Figure 1. Cardiomyocytes marked by gata4:EGFP are activated by injury and proliferate at the injury site

a, gata4:EGFP is induced throughout cells in the compact muscle by 7 dpa (right). b, c, gata4:EGFP (arrowheads in (c)) co-labels with cardiomyocyte markers Mef2 (b) and Myosin heavy chain (MHC) (c). d, gata4:EGFP (arrowheads) co-stained with β-catenin, indicating EGFP restriction within the myocardial wall. e, gata4:EGFP does not co-localize with epicardial Raldh2 protein (arrowheads). f–i, gata4:EGFP expression (arrowheads) in uninjured and regenerating ventricles. Dotted line indicates approximate plane of resection. j, k, BrdU labeling and immunofluorescence of 7 (j) and 14 (k) dpa gata4:EGFP ventricles.

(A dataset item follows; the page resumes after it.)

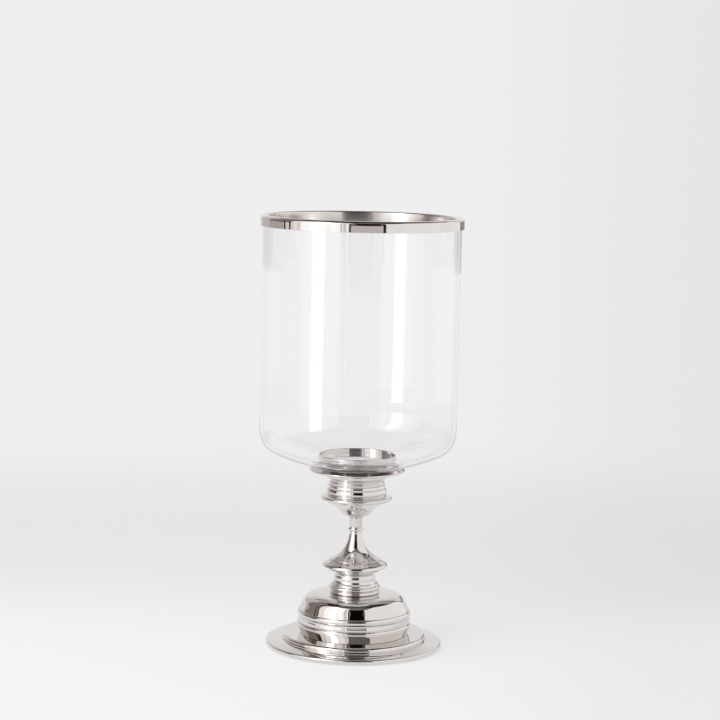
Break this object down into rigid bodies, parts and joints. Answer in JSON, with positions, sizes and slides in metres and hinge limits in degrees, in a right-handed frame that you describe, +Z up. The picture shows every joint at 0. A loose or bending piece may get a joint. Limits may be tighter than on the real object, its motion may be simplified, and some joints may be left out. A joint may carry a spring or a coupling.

Arrows indicate co-labeling. (b–e, insets in j and k): single confocal slices. (j, k): confocal projections of 7 (j) or 8 µm (k) z-stacks. Scale bars, 50 µm.

Figure 2. Major contribution of gata4⁺ cardiomyocytes to heart regeneration

a, gata4:ERCreER; β-act2:RSG animals injected once daily with vehicle (left) or 4-HT at 5–7 dpa, before collection at 9 (center; n = 5) or 14 dpa (right; n = 6). EGFP fluorescence (arrows) is observed at injury borders by 9 dpa and within the injury site by 14 dpa. b, cmlc2:CreER; β-act2:RSG animals were injected prior to injury with vehicle (left) or 4-HT once daily for 3 days. 4-HT labeled the vast majority of cardiomyocytes in uninjured ventricles (center) and 30 dpa regenerates (right; n = 10). (Inset) DsRed channel used for calculation of labeling efficiency. Single confocal slices shown. Scale bars, 50 µm.

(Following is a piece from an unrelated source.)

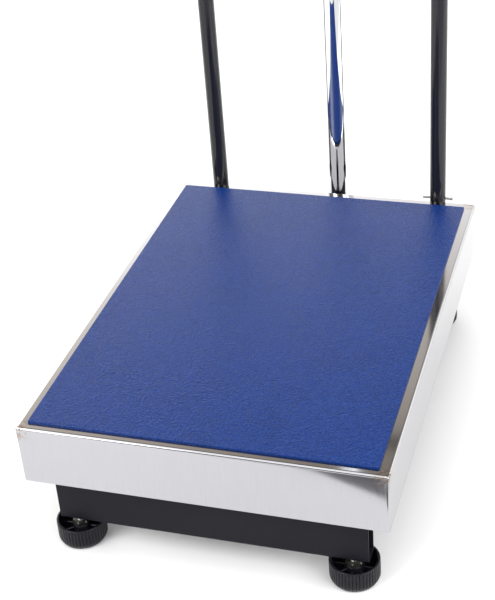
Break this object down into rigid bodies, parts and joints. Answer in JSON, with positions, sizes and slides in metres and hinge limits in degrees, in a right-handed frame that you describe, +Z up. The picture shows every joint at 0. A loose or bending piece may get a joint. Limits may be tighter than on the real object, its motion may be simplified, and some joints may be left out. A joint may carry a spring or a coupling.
{
  "type": "veterinary platform scale",
  "caption": "Free-standing animal weighing scale: low folded steel platter with a rubber mat, levelling feet, rear guard rail and a column carrying a tilting indicator head.",
  "frame": {"origin": "on the floor, under the middle of the whole scale's bounding box", "axes": "+Z up, +Y from the platform towards the column, +X to the right seen from the front"},
  "size_m": [0.43, 0.7548, 1.0146],
  "materials": {
    "polished_stainless": "mirror polished rim and satin skirts of folded stainless sheet",
    "blue_mat": "blue embossed rubber",
    "frame_paint": "satin black powder coat",
    "rail_paint": "gloss black",
    "column_chrome": "bright chrome plate",
    "zinc": "zinc plated",
    "cell_aluminium": "machined",
    "black_rubber": "black rubber",
    "foot_plastic": "black moulded nylon",
    "head_plastic": "dark grey textured ABS",
    "window": "smoked clear acrylic",
    "display": "black display module",
    "board": "green circuit board",
    "key_rubber": "light grey moulded silicone",
    "battery_case": "grey battery case",
    "knob_plastic": "black phenolic",
    "brass": "turned"
  },
  "bodies": {
    "base": {"front_beam": "frame_paint", "rear_beam": "frame_paint", "left_side_rail": "frame_paint", "right_side_rail": "frame_paint", "cell_channel": "frame_paint", "top_cell_channel": "frame_paint", "top_left_rail": "frame_paint", "top_right_rail": "frame_paint", "top_front_rail": "frame_paint", "top_rear_rail": "frame_paint", "column_bracket": "frame_paint", "column_socket": "frame_paint", "left_rail_bracket": "frame_paint", "right_rail_bracket": "frame_paint", "indicator_yoke": "frame_paint", "guard_rail": "rail_paint", "column": "column_chrome", "platter_buttons": "black_rubber", "load_cell": "cell_aluminium", "cell_spacers": "zinc", "cell_bolts": "zinc", "stop_screws": "zinc", "stop_nuts": "zinc", "foot_weld_nuts": "zinc", "column_clamp_screws": "zinc", "bracket_bolts": "zinc", "bracket_nuts": "zinc", "rail_locking_pin": "zinc"},
    "platter": {"platter_cover": "polished_stainless", "anti_slip_mat": "blue_mat"},
    "front_left_pad": {"front_left_foot_pad": "black_rubber"},
    "front_left_foot": {"front_left_foot_cup": "foot_plastic", "front_left_foot_stud": "zinc"},
    "front_right_pad": {"front_right_foot_pad": "black_rubber"},
    "front_right_foot": {"front_right_foot_cup": "foot_plastic", "front_right_foot_stud": "zinc"},
    "rear_left_pad": {"rear_left_foot_pad": "black_rubber"},
    "rear_left_foot": {"rear_left_foot_cup": "foot_plastic", "rear_left_foot_stud": "zinc"},
    "rear_right_pad": {"rear_right_foot_pad": "black_rubber"},
    "rear_right_foot": {"rear_right_foot_cup": "foot_plastic", "rear_right_foot_stud": "zinc"},
    "indicator": {"front_housing": "head_plastic", "rear_housing": "head_plastic", "display_window": "window", "display_module": "display", "circuit_board": "board", "battery": "battery_case", "pivot_inserts": "brass"},
    "key_1": {"key_1": "key_rubber"},
    "key_2": {"key_2": "key_rubber"},
    "key_3": {"key_3": "key_rubber"},
    "key_4": {"key_4": "key_rubber"},
    "key_5": {"key_5": "key_rubber"},
    "power_button": {"power_button": "key_rubber"},
    "left_tilt_knob": {"left_tilt_knob": "knob_plastic"},
    "right_tilt_knob": {"right_tilt_knob": "knob_plastic"}
  },
  "joints": [
    {"name": "platter_lift", "type": "slide", "parent": "base", "child": "platter", "axis": [0, 0, 1], "range_m": [0, 0.09]},
    {"name": "front_left_foot_height", "type": "slide", "parent": "base", "child": "front_left_pad", "axis": [0, 0, -1], "range_m": [-0.0042, 0.012]},
    {"name": "front_left_foot_turn", "type": "hinge", "parent": "front_left_pad", "child": "front_left_foot", "pos_m": [-0.167, -0.34639, 0], "axis": [0, 0, -1], "range_deg": [-865, 2470]},
    {"name": "front_right_foot_height", "type": "slide", "parent": "base", "child": "front_right_pad", "axis": [0, 0, -1], "range_m": [-0.0042, 0.012]},
    {"name": "front_right_foot_turn", "type": "hinge", "parent": "front_right_pad", "child": "front_right_foot", "pos_m": [0.167, -0.34639, 0], "axis": [0, 0, -1], "range_deg": [-865, 2470]},
    {"name": "rear_left_foot_height", "type": "slide", "parent": "base", "child": "rear_left_pad", "axis": [0, 0, -1], "range_m": [-0.0042, 0.012]},
    {"name": "rear_left_foot_turn", "type": "hinge", "parent": "rear_left_pad", "child": "rear_left_foot", "pos_m": [-0.167, 0.19161, 0], "axis": [0, 0, -1], "range_deg": [-865, 2470]},
    {"name": "rear_right_foot_height", "type": "slide", "parent": "base", "child": "rear_right_pad", "axis": [0, 0, -1], "range_m": [-0.0042, 0.012]},
    {"name": "rear_right_foot_turn", "type": "hinge", "parent": "rear_right_pad", "child": "rear_right_foot", "pos_m": [0.167, 0.19161, 0], "axis": [0, 0, -1], "range_deg": [-865, 2470]},
    {"name": "indicator_tilt", "type": "hinge", "parent": "base", "child": "indicator", "pos_m": [0, 0.31261, 0.9135], "axis": [-1, 0, 0], "range_deg": [-20, 25]},
    {"name": "key_1_press", "type": "slide", "parent": "indicator", "child": "key_1", "axis": [0, 0.9397, -0.342], "range_m": [0, 0.0012], "stiffness_N_per_m": 600, "springref_m": -0.001},
    {"name": "key_2_press", "type": "slide", "parent": "indicator", "child": "key_2", "axis": [0, 0.9397, -0.342], "range_m": [0, 0.0012], "stiffness_N_per_m": 600, "springref_m": -0.001},
    {"name": "key_3_press", "type": "slide", "parent": "indicator", "child": "key_3", "axis": [0, 0.9397, -0.342], "range_m": [0, 0.0012], "stiffness_N_per_m": 600, "springref_m": -0.001},
    {"name": "key_4_press", "type": "slide", "parent": "indicator", "child": "key_4", "axis": [0, 0.9397, -0.342], "range_m": [0, 0.0012], "stiffness_N_per_m": 600, "springref_m": -0.001},
    {"name": "key_5_press", "type": "slide", "parent": "indicator", "child": "key_5", "axis": [0, 0.9397, -0.342], "range_m": [0, 0.0012], "stiffness_N_per_m": 600, "springref_m": -0.001},
    {"name": "power_button_press", "type": "slide", "parent": "indicator", "child": "power_button", "axis": [0, -0.9397, 0.342], "range_m": [0, 0.002], "stiffness_N_per_m": 600, "springref_m": -0.001},
    {"name": "left_knob_turn", "type": "hinge", "parent": "indicator", "child": "left_tilt_knob", "pos_m": [-0.115, 0.31261, 0.9135], "axis": [-1, 0, 0], "range_deg": [0, 180]},
    {"name": "right_knob_turn", "type": "hinge", "parent": "indicator", "child": "right_tilt_knob", "pos_m": [0.115, 0.31261, 0.9135], "axis": [1, 0, 0], "range_deg": [0, 180]}
  ],
  "couplings": [
    {"joint": "front_left_foot_turn", "follows": "front_left_foot_height", "rad_per_m": 3590.4},
    {"joint": "front_right_foot_turn", "follows": "front_right_foot_height", "rad_per_m": 3590.4},
    {"joint": "rear_left_foot_turn", "follows": "rear_left_foot_height", "rad_per_m": 3590.4},
    {"joint": "rear_right_foot_turn", "follows": "rear_right_foot_height", "rad_per_m": 3590.4}
  ]
}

Figure 3. Electrical coupling of regenerated cardiomyocytes

a, Two-millisecond isochronal density maps of surface myocardium near the apex of explants of uninjured, 7, 14, and 30 dpa ventricles. b, Mean conduction velocities measured from local velocity vectors, indicating slowed velocities at 7 and 14 dpa. Mean ± s.e.m, n = 4 to 7 ventricles for each timepoint. One-way ANOVA, *P < 0.05. c, Representative traces of surface action potentials, indicating a slowing of the maximum depolarization rate at 7 dpa. Scale bar, 100 µm.

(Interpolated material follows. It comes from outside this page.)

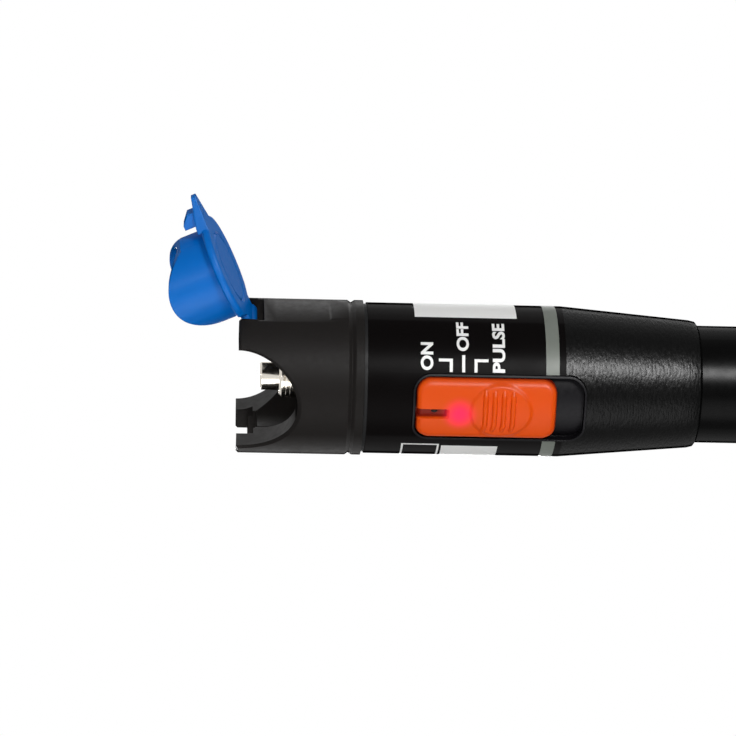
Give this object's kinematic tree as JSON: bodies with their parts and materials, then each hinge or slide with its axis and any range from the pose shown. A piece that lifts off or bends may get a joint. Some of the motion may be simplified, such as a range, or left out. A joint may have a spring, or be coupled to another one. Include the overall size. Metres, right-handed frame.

Figure 4. Restoration of gata4:EGFP expression and a new ventricular wall after scarring

a, b, Typical wound after resection and 30 days Fgfr inhibition. c, d, gata4:EGFP fluorescence (arrowheads) induced by a regimen of injury, 30 days Fgfr inhibition (heat-shock, HS), and 14 days recovery at room temperature (RT; n = 8). Dotted line indicates wound. e, f, Normal regeneration (brackets) after injury and RT incubation for 60 days. g, h, 60 days RT recovery, following resection and 30 days Fgfr inhibition, improves wall anatomy (brackets) without removing scar (arrowheads; n = 10). Green = EGFP-tagged Dnfgfr1; red = myocyte nuclei via cmlc2:nucDsRed2 transgene in (a, e, g). Acid fuchsin Orange G stain (red = fibrin, blue = collagen) in (b, f, h). Animals were heat-shocked 4 hours before heart collection in (e, g), inducing EGFP. Scale bars, 50 µm.